What was it like to perform alongside such luminaries? “In one sense it’s terrifying, especially when you are onstage with that quality of musicians,” Scahill says. “The bluegrass musicians there are technically really, really good. The other side of that is that we’re an Irish band and aren’t trying to be a bluegrass band, we are doing crossover music and we’re good at what we do, especially the Irish element.

"The Merlefest audience wouldn’t be familiar with Irish music so they are intrigued by what we do. We play our instruments in a different way than bluegrass musicians, and we also play the tunes in a different way, and we were very well received. It was nerve wracking while we were playing and Sam Bush was standing at the side of the stage watching us and you’re thinking ‘This is not the time to play a bum note’.”

America will continue to be the band’s main focus over the next year or so; “We are fully booked up for the rest of this year and next year is almost completely mapped out as well,” Scahill reveals. “It’s nearly all gigs in America and that’s simply because it is our biggest audience, it is the best funded music market so there is a lot of money to be made there and we are very popular there.

"We have been working successfully in places like Germany and the UK but the ceiling is lower there for what you can earn and you have to tour a lot harder. In a weekend in the States we can earn what would take us two weeks in Germany. We’re still at the lower rungs of the ladder in terms of our potential; we’re very big in a very small niche market but the possibility is to grow out of that into the wider Americana market.

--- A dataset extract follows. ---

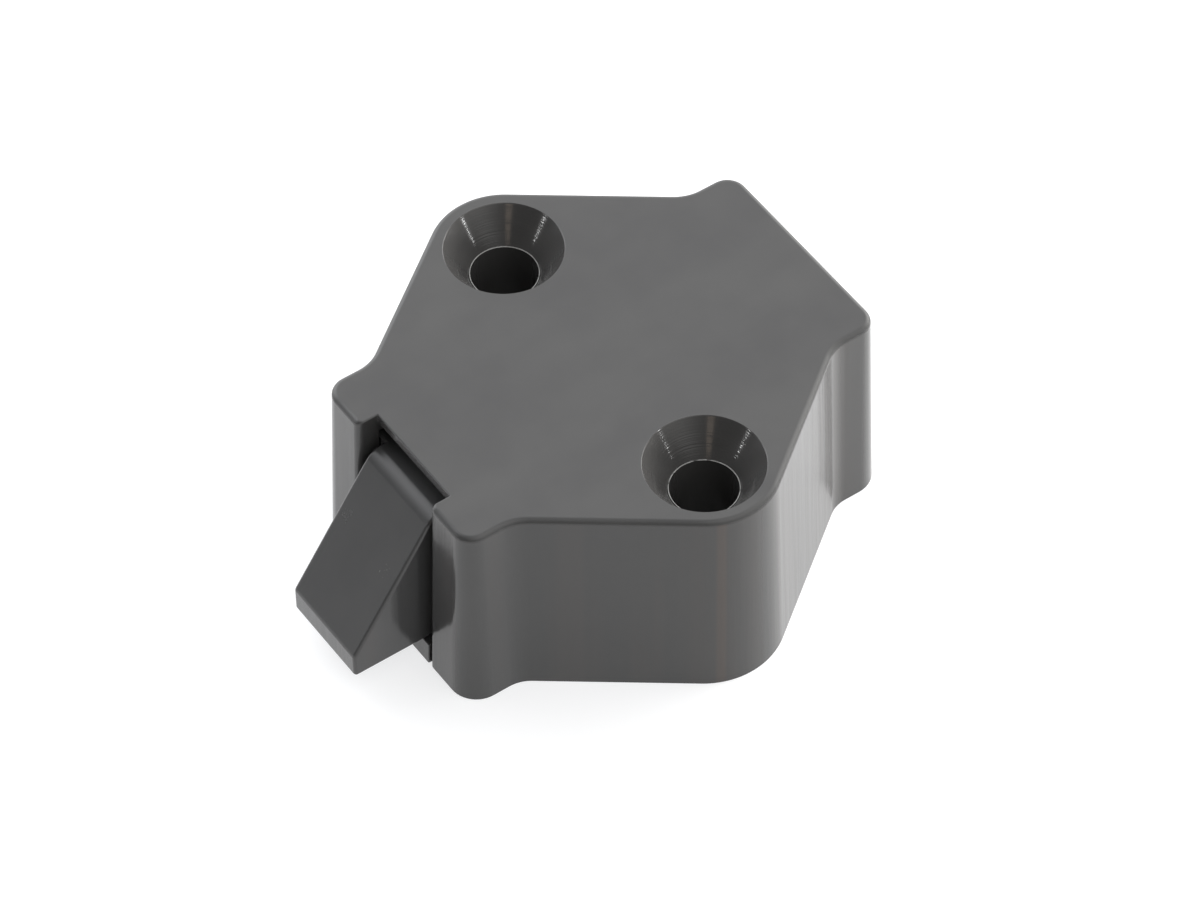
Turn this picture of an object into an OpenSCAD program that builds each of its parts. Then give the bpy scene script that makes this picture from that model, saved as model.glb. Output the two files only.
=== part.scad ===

"Americana has become more popular on American radio than a lot of other genres and it taps into the country music sphere which is massive. You have people like Taylor Swift who started out as a country artist but then brought a lot of pop influences into her sound and she has given country a wider appeal, and the same is happening with Americana.”

How do We Banjo 3 find that tricky balance between commercial appeal and artistic integrity? “When you are in front of an audience your job is to entertain them,” Scahill replies. “We’ve always adapted our show to be as entertaining as possible but within that we also have to like what we do. If we only wanted to make money we could be playing bad country music and stay in Ireland and make a very good living from that, or we could have set up as a wedding band and play three or four times a week, but we wouldn’t enjoy either of those options.

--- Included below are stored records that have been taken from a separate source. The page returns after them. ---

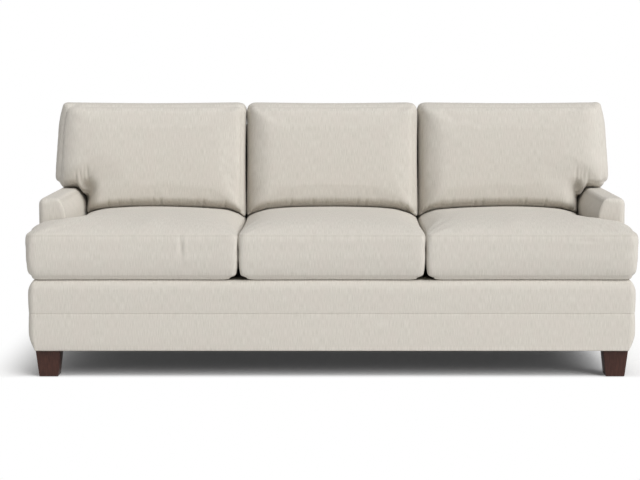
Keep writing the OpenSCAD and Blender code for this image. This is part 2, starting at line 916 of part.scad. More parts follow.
// Corners of the left cushion seen from the front, with an ear over the arm
back_left_corners = [
    [back_side_x, cushion_z, inner_corner_r, 4, 0],
    [back_in_x, cushion_z, inner_corner_r, 4, side_pull],
    [back_in_x, cushion_top_z, cushion_corner_r, 5, side_pull],
    [back_out_x + ear_lean, cushion_top_z, inner_corner_r, 4, side_pull],
    [back_out_x, back_ear_z, cushion_corner_r, 1, 0],
    [back_side_x, back_ear_z, notch_r, 1, 0],
];
back_center_corners = [
    [back_in_x + 2 * seam_gap, cushion_z, inner_corner_r, 4, 0],
    [-back_in_x - 2 * seam_gap, cushion_z, inner_corner_r, 4, side_pull],
    [-back_in_x - 2 * seam_gap, cushion_top_z, cushion_corner_r, 4, side_pull],
    [back_in_x + 2 * seam_gap, cushion_top_z, cushion_corner_r, 4, side_pull],
];

back_left_middle = [(back_side_x + back_in_x) / 2, (back_ear_z + cushion_top_z) / 2];
back_center_middle = [0, (cushion_z + cushion_top_z) / 2];

// Point at height z and distance w in front of the upholstered back
function back_place(p) =
    [p[0], inside_y(p[1]) - rest_gap - p[2] / cos(inside_rake), p[1]];

// Slab in front of the back, from height z1 to z2 and from w1 to w2 in front of it
module raked_slab(x1, x2, z1, z2, w1, w2) {
    low = [back_place([0, z1, w2]), back_place([0, z1, w1])];
    high = [back_place([0, z2, w1]), back_place([0, z2, w2])];
    board_yz([for (p = concat(low, high)) [p[1], p[2]]], x1, x2);
}

// Zip under a back cushion, or the groove that it lies in
module back_zip(x, gap = 0, run = 0) {
    y = back_place([0, cushion_z, back_boxing / 2])[1];
    z = cushion_z + slider_t;
    color(lining_color) {
        block([x - zip_l / 2 - gap, y - zip_w / 2 - gap, z - run],
            [x + zip_l / 2 + gap, y + zip_w / 2 + gap, z + zip_t]);
        if (run == 0)
            block([x + zip_l / 2 - slider_l, y - slider_w / 2, z - slider_t],
                [x + zip_l / 2, y + slider_w / 2, z]);
    }
}

module back_core(corners) {
    points = inset(plain_points(corners), core_inset);
    xs = [for (p = points) p[0]];
    color(foam_color)
        intersection() {
            panel_xz(cushion_y, sofa_d / 2)
                polygon(points);
            raked_slab(min(xs) - cut, max(xs) + cut, cushion_z, cushion_top_z, core_inset, back_boxing);
        }
}

module back_cover(corners, middle, zip_x) {
    color(fabric_color)
        difference() {
            cushion_form(
                cushion_rings(corners, back_boxing, back_crown, middle), middle,
                back_boxing, back_crown, function (p) back_place(p)
            );
            back_core(corners);
            back_zip(zip_x, fit, slider_t + cut);
        }
}

seat_zip_x = seat_left_middle[0];
back_zip_x = back_left_middle[0];

front_rail();
rear_rail();
spring_rail();
side_rail(-1);  // side_rail_left
side_rail(1);  // side_rail_right
cross_rails();
corner_blocks();
back_post(-1);  // back_post_left
back_post(1);  // back_post_right
back_ribs();
back_top_rail();
back_lower_rail();
arm_post(-1);  // arm_post_left
arm_post(1);  // arm_post_right
arm_top_rail(-1);  // arm_top_rail_left
arm_top_rail(1);  // arm_top_rail_right
arm_lower_rails();
seat_springs();
spring_clips();
spring_ties();
deck_pad();
deck_cover();
back_webbing();
inside_back();
outside_back();
outside_arm(-1);  // outside_arm_left
outside_arm(1);  // outside_arm_right
arm_cover(-1);  // arm_cover_left
arm_cover(1);  // arm_cover_right
arm_front(-1);  // arm_front_left
arm_front(1);  // arm_front_right
border_upper();
border_lower();
dust_cover();
leg(-leg_x, leg_front_y);  // leg_front_left
leg(leg_x, leg_front_y);  // leg_front_right
leg(-leg_x, leg_back_y);  // leg_back_left
leg(leg_x, leg_back_y);  // leg_back_right
leg_studs();
leg_nuts();
leg_glides();
frame_screws();
seat_cover(seat_left_corners, seat_left_middle, seat_zip_x);  // seat_cover_left
seat_core(seat_left_corners);  // seat_core_left
seat_zip(seat_zip_x);  // seat_zip_left
seat_cover(seat_center_corners, seat_center_middle, 0);  // seat_cover_center
seat_core(seat_center_corners);  // seat_core_center
seat_zip(0);  // seat_zip_center
on_side(1) seat_cover(seat_left_corners, seat_left_middle, seat_zip_x);  // seat_cover_right
on_side(1) seat_core(seat_left_corners);  // seat_core_right
on_side(1) seat_zip(seat_zip_x);  // seat_zip_right
back_cover(back_left_corners, back_left_middle, back_zip_x);  // back_cover_left
back_core(back_left_corners);  // back_core_left
back_zip(back_zip_x);  // back_zip_left
back_cover(back_center_corners, back_center_middle, 0);  // back_cover_center
back_core(back_center_corners);  // back_core_center
back_zip(0);  // back_zip_center
on_side(1) back_cover(back_left_corners, back_left_middle, back_zip_x);  // back_cover_right
on_side(1) back_core(back_left_corners);  // back_core_right
on_side(1) back_zip(back_zip_x);  // back_zip_right
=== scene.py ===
import json
import math

import bmesh
import bpy
import numpy as np
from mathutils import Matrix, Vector
from mathutils.bvhtree import BVHTree


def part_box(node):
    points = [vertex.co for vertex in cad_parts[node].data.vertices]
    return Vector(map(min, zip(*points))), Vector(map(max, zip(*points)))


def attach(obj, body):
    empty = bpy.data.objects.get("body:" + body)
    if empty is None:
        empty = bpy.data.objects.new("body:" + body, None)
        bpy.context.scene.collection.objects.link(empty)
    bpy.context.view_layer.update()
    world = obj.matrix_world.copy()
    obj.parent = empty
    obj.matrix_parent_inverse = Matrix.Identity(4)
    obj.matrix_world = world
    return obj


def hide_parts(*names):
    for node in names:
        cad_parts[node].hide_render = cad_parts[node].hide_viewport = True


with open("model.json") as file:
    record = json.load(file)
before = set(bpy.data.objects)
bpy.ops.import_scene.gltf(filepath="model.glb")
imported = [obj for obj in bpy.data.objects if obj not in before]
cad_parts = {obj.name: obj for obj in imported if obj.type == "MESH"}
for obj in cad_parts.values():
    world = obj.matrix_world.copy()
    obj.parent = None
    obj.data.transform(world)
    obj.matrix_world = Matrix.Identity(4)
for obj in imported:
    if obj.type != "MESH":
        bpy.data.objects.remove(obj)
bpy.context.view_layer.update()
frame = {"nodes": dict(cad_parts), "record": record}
scene = bpy.context.scene
mm = 0.001

# Camera: at the photograph's viewing angle, tilted down a little, with the sofa just right of the middle
photo_width_px = 640
focal_px = 1765.0
sensor_width = 36
sofa_shift = -0.0186
camera_distance = 6.575
camera_height = 1.157
tilt_degrees = 6.21
camera = bpy.data.objects.new("camera", bpy.data.cameras.new("camera"))
scene.collection.objects.link(camera)
camera.data.sensor_width = sensor_width
camera.data.lens = focal_px / photo_width_px * sensor_width
camera.data.shift_x = sofa_shift
camera.location = (0, -camera_distance, camera_height)
camera.rotation_euler = (math.radians(90 - tilt_degrees), 0, 0)
scene.camera = camera

# Places that the CAD gives, in metres
deck_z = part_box("deck_cover")[1].z
base_low, base_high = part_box("border_lower")
seam_z = base_high.z
base_x = base_high.x
leg_z = base_low.z
base_front = base_low.y
arm_low, arm_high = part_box("arm_front_left")
arm_out, arm_in, arm_top = arm_low.x, arm_high.x, arm_high.z
arm_front = arm_low.y
back_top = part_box("inside_back")[1].z
frame_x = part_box("front_rail")[1].x
back_rear_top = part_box("inside_back")[1].y

# The inside of the back leans further than its rear
inside_angle, rear_angle = math.radians(11), math.radians(6)
back_top_depth = 95 * mm
panel_t = 8 * mm


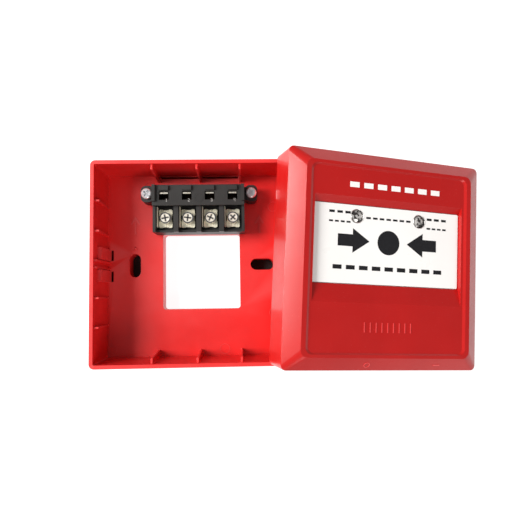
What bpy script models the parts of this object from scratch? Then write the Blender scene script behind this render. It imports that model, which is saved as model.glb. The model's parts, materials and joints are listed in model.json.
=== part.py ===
"""Manual fire call point, opened for wiring: a back box lying face up and the front unit leaning on its wall.

Lengths are millimetres, turned into metres when a mesh is made. +Z is up, out of the box's face.
"""

import math

import bmesh
import bpy
from mathutils import Matrix, Vector

MM = 0.001
GAP = 0.3

# Outline shared by both halves.
HALF = 49.0
WALL = 1.8
INNER = HALF - WALL
CORNER = 2.4
CORNER_STEPS = 5

# Back box.
BOX_DEPTH = 33.0
PLATE_BACK = 8.0
PLATE_TOP = 10.0
DRAFT = 0.8
WINDOW_CENTRE = (1.4, -3.2)
WINDOW_HALF = (19.7, 19.4)
WINDOW_CORNER = 1.5
WINDOW_SKIRT = 1.6
RIB_X = (-20.3, 1.1, 21.7)
RIB_THICK = 0.9
RIB_REACH = (4.4, 2.6)
SIDE_RIB_Y = (30.0, 15.6, -16.2, -30.0)
SIDE_RIB_REACH = (1.1, 2.3)
FIX_X = 32.6
FIX_HALF_WIDTH = 2.9
FIX_HALF_LENGTH = 6.0
VENT_Y = 46.0
VENT_HALF = 0.5
SNAP_X = 44.9
SNAP_Y = 5.4
SNAP_PAD = 45.1
SNAP_RIB_Y = 1.7
SNAP_RIB_REACH = (2.0, 1.2)

# Terminal block.
BLOCK_X = 1.2
BLOCK_HALF = 22.6
BLOCK_FRONT = 15.7
BLOCK_STEP = 29.5
BLOCK_BACK = 38.7
BLOCK_FOOT = PLATE_TOP + GAP
CELL_FLOOR = 17.0
CELL_TOP = 23.0
STRIP_TOP = 25.0
PITCH = 11.2
WAYS = 4
CELL_HALF = 4.4
CLIP_Y = 33.3
CLIP_POCKET_HALF = (2.4, 2.1)
CLIP_POCKET_FLOOR = 15.0
SCREW_Y = 23.0
EAR_Y = 35.4
EAR_OFFSET = 26.1
EAR_HALF = (3.1, 4.15)
EAR_TOP = 19.0

# Front unit, in its own frame: u to the right, v up, n out of the face, from the middle of its rear edge.
SKIRT = 16.5
RIDGE_TOP = 21.1
RIDGE_OUT = (42.0, 43.0)
RIDGE_IN = (39.8, 41.6)
FACE_HALF = (38.6, 40.9)
FACE = 20.4
CEILING = 16.6
OPENING_U = 37.5
OPENING_V = (-10.8, 25.1)
SLOPE_V = (-19.0, 28.0)
PLATE_FACE = 18.0
PLATE_THICK = 1.8
FLANGE_GROW = 1.5
FLANGE_BACK = 14.9
LENS_U = 16.0
LENS_V = 19.9
LENS_RADIUS = 2.9
BOARD_BACK = 6.0
BOARD_FACE = 7.6
SWITCH_V = 7.0
SWITCH_TOP = 12.0
SPRING_U = 30.0
BOSS_OFFSET = 42.0
JACK_U = -8.0
KEY_U = 25.5
EDGE_N = 9.0
BARREL_RADIUS = 3.2
PIN_ORBIT = 2.0
FLANGE_N = (1.8, 3.4)
REAR_HALF = INNER - GAP - 0.1
HOUSING_U = (-28.0, 42.0)
HOUSING_V = (-37.0, 12.0)
HOUSING_WALL = 1.6
BLADE_TIP = -10.0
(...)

"We like the music we play but we have commercialised the show in the sense that we have made it entertaining. We focus very much on what is it the audience wants. They want two hours away from their humdrum lives, they want to be engaged and entertained, to get up and dance and sing along. We can give them that while also enjoying the music we are playing, and maintaining a connection with the Irishness, and bringing in the other influences we enjoy from bluegrass and old time music, and letting all that percolate. Audiences go away thinking that was a great gig, a great Irish band who didn’t try to educate us about Irish music, they weren’t playing inaccessible hardcore trad but brought enough of it to the gig in a way that we can access it and enjoy it. We’re a band on the rise.”

The rising profile of the group will see their next album being recorded in Nashville. “Next year we are going to do our first record label album, our previous albums have all been done independently,” Scahill reveals. “We have a label who’ve been after us for a few years to do an album for them and we have agreed. It will move us into the area where we can be nominated for Grammys and AMA awards. We’ll record the album in Nashville, it will be a concept album very much on the Irish/American crossover theme. Our tour in the States this summer is called ‘A Light in the Western Sky’ and the theme behind that tune is suicide awareness. In Connemara in summertime it never gets entirely dark so there is always a light in the western sky.”

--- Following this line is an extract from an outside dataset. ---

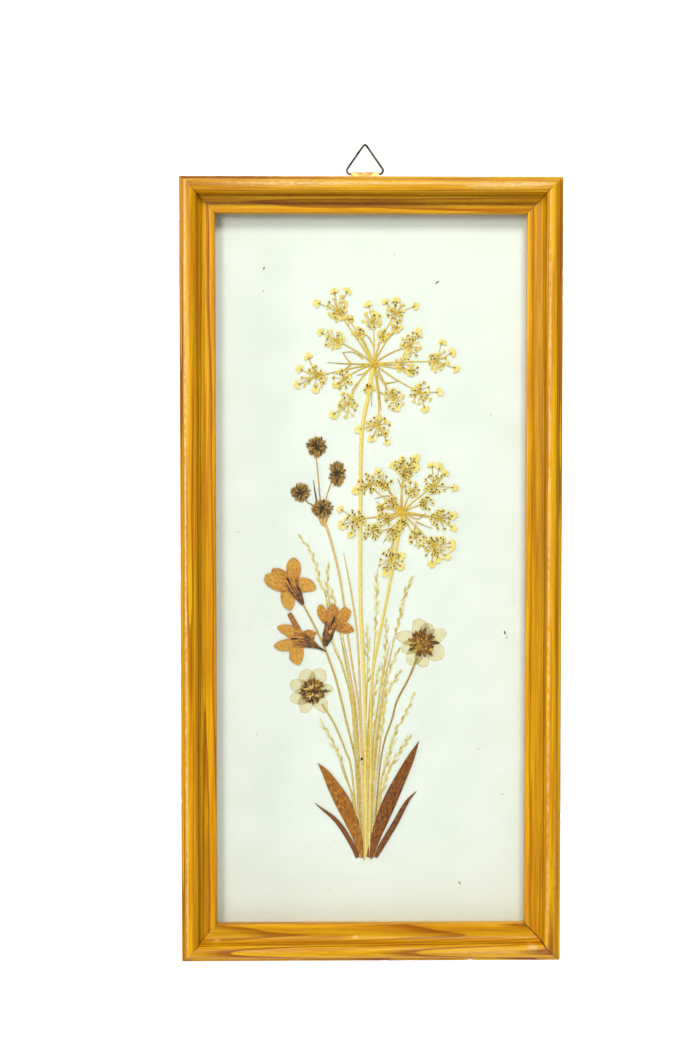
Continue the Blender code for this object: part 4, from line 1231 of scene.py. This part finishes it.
def tube_tint(t, a):
    """Violet brown with dark and ochre stripes that run out into the lobes."""
    stripe = 0.5 + 0.5 * math.cos(a * 15.0)
    return 0.98 - 0.3 * stripe - 0.42 * t ** 2.2 + 0.1 * abs(a) ** 3


print(f"a tube goes from tint {tube_tint(0, 0):.2f} at its foot to {tube_tint(1, 0):.2f} at its mouth")

# %% Build the bellflowers
BELLS = {
    "top": {
        "lobes": [([(-44.5, -4.5), (-48.5, -1.8), (-53, -0.2)], [4, 5.4, 5.2, 2.6], 0.28, 0),
                  ([(-41.2, -6), (-41.2, 1), (-41.3, 6.9)], [3.8, 6.6, 8.0, 6.4, 1.6], 0.2, 1),
                  ([(-41, -8.0), (-35, -7.7), (-29.4, -9.6)], [5.4, 7.6, 7.6, 5.8, 1.6], 0.14, 1),
                  ([(-44, -8.4), (-50.5, -5.9), (-56.6, -3.2)], [6.6, 8.4, 8.8, 7.2, 2.6], 0.18, 2),
                  ([(-44.6, -8.8), (-44.2, -15.5), (-43, -21)], [5, 7.2, 7.4, 5.6, 1.6], 0.14, 2)],
        "tube": ([(-36.2, -18.2), (-38.2, -14.4), (-41.0, -9.6), (-43.2, -5.0)], [1.6, 4.2, 6.6, 8.6]),
        "style": [(-44.8, -3.7), (-43.8, -5.4), (-42.6, -7.4)]},
    "left": {
        "lobes": [([(-36.5, -35), (-33.2, -33.5), (-29.2, -33.7)], [2.8, 3.6, 3.4, 1.2], 0.36, 0),
                  ([(-36, -36), (-32.6, -35), (-30, -36.4)], [2.8, 3.6, 3.0, 0.8], 0.36, 0),
                  ([(-36.4, -36.2), (-40.3, -28.8), (-43.6, -22.7)], [2.6, 2.8, 2.9, 2.7, 2.2], 0.5, 1),
                  ([(-37, -35.5), (-44, -32), (-49.9, -30.3)], [5.4, 7.0, 6.4, 4.4, 1.2], 0.18, 1),
                  ([(-38.6, -38.4), (-46, -40), (-51.8, -40.2)], [5, 6.4, 6.2, 4.6, 1], 0.16, 2),
                  ([(-39.6, -39), (-39.7, -45.5), (-38.6, -50.3)], [5, 7.3, 7.6, 5.6, 1.6], 0.14, 2)],
        "tube": ([(-23.8, -43.3), (-28, -41.1), (-32.2, -38.9), (-36.6, -37.4), (-41.5, -37.0)],
                 [0.7, 1.8, 5.2, 7.6, 7.8]),
        "style": [(-42.4, -36.6), (-40.6, -36.4), (-38.6, -36.6)]},
    "right": {
        "lobes": [([(-18.6, -29.4), (-14.2, -30.5), (-9.0, -32.2)], [4.4, 6.2, 5.6, 1.0], 0.34, 0),
                  ([(-18.4, -29), (-15, -24.6), (-12.0, -20.4)], [4.6, 6.4, 6.6, 4.2], 0.3, 1),
                  ([(-22.4, -28.4), (-25.8, -23), (-26.9, -18.2)], [3.4, 5.0, 5.4, 4.2, 1.8], 0.3, 1),
                  ([(-21.2, -27.6), (-20.6, -22), (-20.0, -18.2)], [4.4, 5.6, 6.0, 4.4, 2.4], 0.36, 2)],
        "tube": ([(-24.5, -40.3), (-23.2, -35.6), (-21.9, -30.6), (-20.8, -25.4)], [2.0, 5.4, 6.0, 7.4]),
        "style": [(-19.2, -24.9), (-20.2, -27.2), (-21.6, -29.8)]},
}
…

Away from We Banjo 3 duties, Enda’s brother and bandmate Fergal has become something of an internet sensation with his ‘Tune A Day’ series of YouTube performances. “He started that because he found when he was off the road he mightn’t take his fiddle out for two or three weeks so he came up with this scheme so that he would play a tune every day,” Enda explains. “It has captured the imagination of lots of people. He is the first Irish fiddler to do it on Facebook, the tune he did with dancer Emma O’Sullivan had half a million views in 48 hours. Emma will be guesting with us at the Black Box and Ultan Conlon will be the opening act.”

Tickets for the Black Box show are €25 and it is a stand-up gig. Go forth and enjoy!